OSATs (Outsourced Semiconductor Assembly and Test Providers) like ASE Group and Powertech Technology (PTI) are deeply invested. For them, FOPLP represents a potential moat—a way to offer a significant cost-down path for customers without moving to the bleeding edge of 2µm RDLs. They're targeting applications like power management ICs (PMICs), RF front-end modules for smartphones, and automotive radar chips. These devices don't always need the absolute finest wiring but are produced in huge volumes where cost per unit is paramount. A successful FOPLP line could lock in major contracts.
IDMs (Integrated Device Manufacturers) with large internal packaging operations, particularly in Korea and China, are also active. Samsung, for instance, has explored FOPLP for its own products. The motivation here is vertical integration and control over the supply chain for high-volume consumer electronics.

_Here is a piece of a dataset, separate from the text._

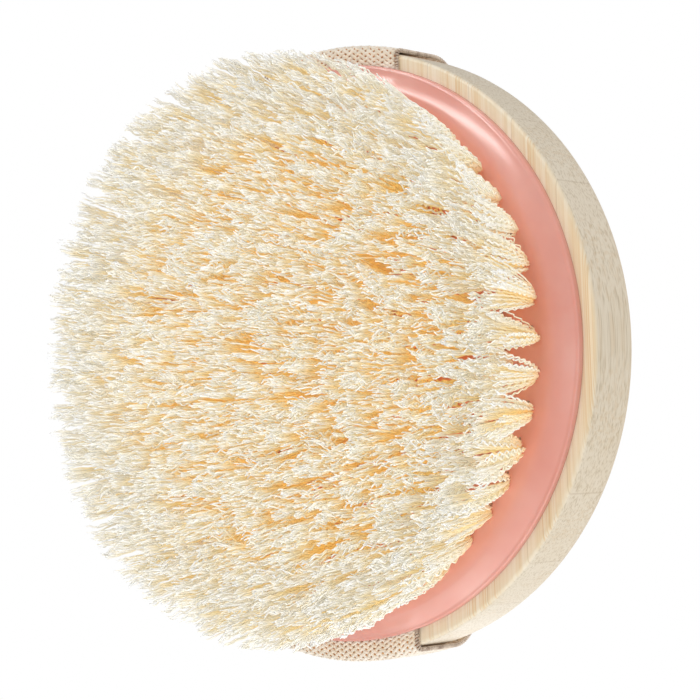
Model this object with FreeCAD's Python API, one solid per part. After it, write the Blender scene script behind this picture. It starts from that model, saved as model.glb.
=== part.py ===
import FreeCAD, Part
import math
import os

# Body dry brush: a round wooden disc with a hollow rubber cushion that carries rings of
# plant-fibre tufts, and a webbing hand strap over the back. Everything is in millimetres.
# The bristle tips stand on z = 0, the disc's axis is the Z axis, +Z goes up through the
# back of the wood to the strap, and the strap runs along Y.

# Wooden disc and the air chamber under the cushion
WOOD_RADIUS = 63.0
WOOD_THICKNESS = 15.5
WOOD_FRONT_ROUND = 0.9
WOOD_BACK_ROUND = 4.0
RIM_Z = 28.0
CHAMBER_RADIUS = 55.5
CHAMBER_DEPTH = 6.0

# Rubber cushion
CUSHION_RADIUS = 59.9
LIP_THICKNESS = 1.6
LIP_ROUND = 0.5
DOME_HEIGHT = 4.5
RUBBER = 1.8
SHOULDER_RADIUS = 4.6
PLATEAU_RADIUS = 54.2

# Backing cloth bonded inside the cushion
CLOTH_RADIUS = 53.0
CLOTH_THICKNESS = 0.8

# Fibre tufts and the wire anchors that hold them
RING_RADII = [51.3 - 6.8 * step for step in range(8)]
TUFT_PITCH = 7.33
TUFT_SPLAY = 1.1
TIP_RADIUS = 3.7
ROOT_RADIUS = 1.45
ROOT_OVER_CLOTH = 0.9
ANCHOR_LENGTH = 3.4
ANCHOR_WIDTH = 0.35
ANCHOR_HEIGHT = 1.4
ANCHOR_PROUD = 0.35
ANCHOR_OFFSET = -0.5

# Webbing hand strap
STRAP_WIDTH = 36.0
STRAP_THICKNESS = 1.0
STRAP_SIDE_GAP = 0.4
STRAP_EDGE_BEND = 1.9
STRAP_BACK_BEND = 8.0
ARCH_RADIUS = 84.0
HAND_GAP = 29.0
NOTCH_CLEARANCE = 0.05

# Steel staples, one each side of the middle of a strap end
STAPLE_CROWN = 9.0
STAPLE_LEG = 6.0
STAPLE_WIRE = 0.5
STAPLE_SPACING = 17.0
STAPLE_RADIUS = 57.6

PLATEAU_Z = RIM_Z - DOME_HEIGHT
BACK_Z = RIM_Z + WOOD_THICKNESS
Z_AXIS = FreeCAD.Vector(0, 0, 1)


def vec(x, y, z):
    return FreeCAD.Vector(x, y, z)


def line(a, b):
    return Part.LineSegment(a, b).toShape()


def arc(a, mid, b):
    return Part.Arc(a, mid, b).toShape()


def round_edge(shape, radius, z):
    """Rounds the outer circular edge that lies at height z."""
    edges = [
        e for e in shape.Edges
        if isinstance(e.Curve, Part.Circle)
        and abs(e.CenterOfMass.z - z) < 1e-6
        and abs(e.Curve.Radius - WOOD_RADIUS) < 1e-6
    ]
    return shape.makeFillet(radius, edges)


def wood_disc():
    disc = Part.makeCylinder(WOOD_RADIUS, WOOD_THICKNESS, vec(0, 0, RIM_Z))
    disc = round_edge(disc, WOOD_FRONT_ROUND, RIM_Z)
    disc = round_edge(disc, WOOD_BACK_ROUND, BACK_Z)
    chamber = Part.makeCylinder(CHAMBER_RADIUS, CHAMBER_DEPTH, vec(0, 0, RIM_Z))
    return disc.cut(chamber)


def cushion_shell():
    """The membrane: a flat lip on the rim, a rounded shoulder and a flat plateau."""
    lip_z = RIM_Z - LIP_THICKNESS
    centre_z = PLATEAU_Z + SHOULDER_RADIUS
    inner_radius = SHOULDER_RADIUS - RUBBER

    def on_shoulder(radius, angle):
        return vec(PLATEAU_RADIUS + radius * math.sin(angle), 0, centre_z - radius * math.cos(angle))

    outer_end = math.acos((centre_z - lip_z) / SHOULDER_RADIUS)
    inner_end = math.acos((centre_z - RIM_Z) / inner_radius)
    round_45 = LIP_ROUND * (1 - math.sqrt(0.5))
    edges = [
        line(vec(0, 0, PLATEAU_Z), on_shoulder(SHOULDER_RADIUS, 0)),
        arc(
            on_shoulder(SHOULDER_RADIUS, 0),
            on_shoulder(SHOULDER_RADIUS, outer_end / 2),
            on_shoulder(SHOULDER_RADIUS, outer_end),
        ),
        line(on_shoulder(SHOULDER_RADIUS, outer_end), vec(CUSHION_RADIUS - LIP_ROUND, 0, lip_z)),
        arc(
            vec(CUSHION_RADIUS - LIP_ROUND, 0, lip_z),
            vec(CUSHION_RADIUS - round_45, 0, lip_z + round_45),
            vec(CUSHION_RADIUS, 0, lip_z + LIP_ROUND),
        ),
        line(vec(CUSHION_RADIUS, 0, lip_z + LIP_ROUND), vec(CUSHION_RADIUS, 0, RIM_Z)),
        line(vec(CUSHION_RADIUS, 0, RIM_Z), on_shoulder(inner_radius, inner_end)),
        arc(
            on_shoulder(inner_radius, inner_end),
            on_shoulder(inner_radius, inner_end / 2),
            on_shoulder(inner_radius, 0),
        ),
        line(on_shoulder(inner_radius, 0), vec(0, 0, PLATEAU_Z + RUBBER)),
        line(vec(0, 0, PLATEAU_Z + RUBBER), vec(0, 0, PLATEAU_Z)),
    ]
    face = Part.Face(Part.Wire(edges))
    return face.revolve(vec(0, 0, 0), Z_AXIS, 360)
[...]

From an investor's perspective, the FOPLP story is a long-term, high-risk/high-potential-reward play. It's not about the next quarter. It's about identifying which equipment and material suppliers are solving the fundamental problems of warpage and lithography. Companies that provide essential, hard-to-replicate components for panel-level processing—like specialized lithography tools, warpage-metrology systems, or key polymer materials—could become critical suppliers in a future high-volume market. The timeline for mass adoption is likely 3-5 years out, contingent on yield breakthroughs and the establishment of true industry standards for panel size and tool interfaces.
The risk is that FOWLP continues to improve, narrowing the cost gap, or that alternative packaging schemes like embedded die in substrate gain traction. But the sheer area advantage of the panel is a powerful force that the industry will keep pushing to harness.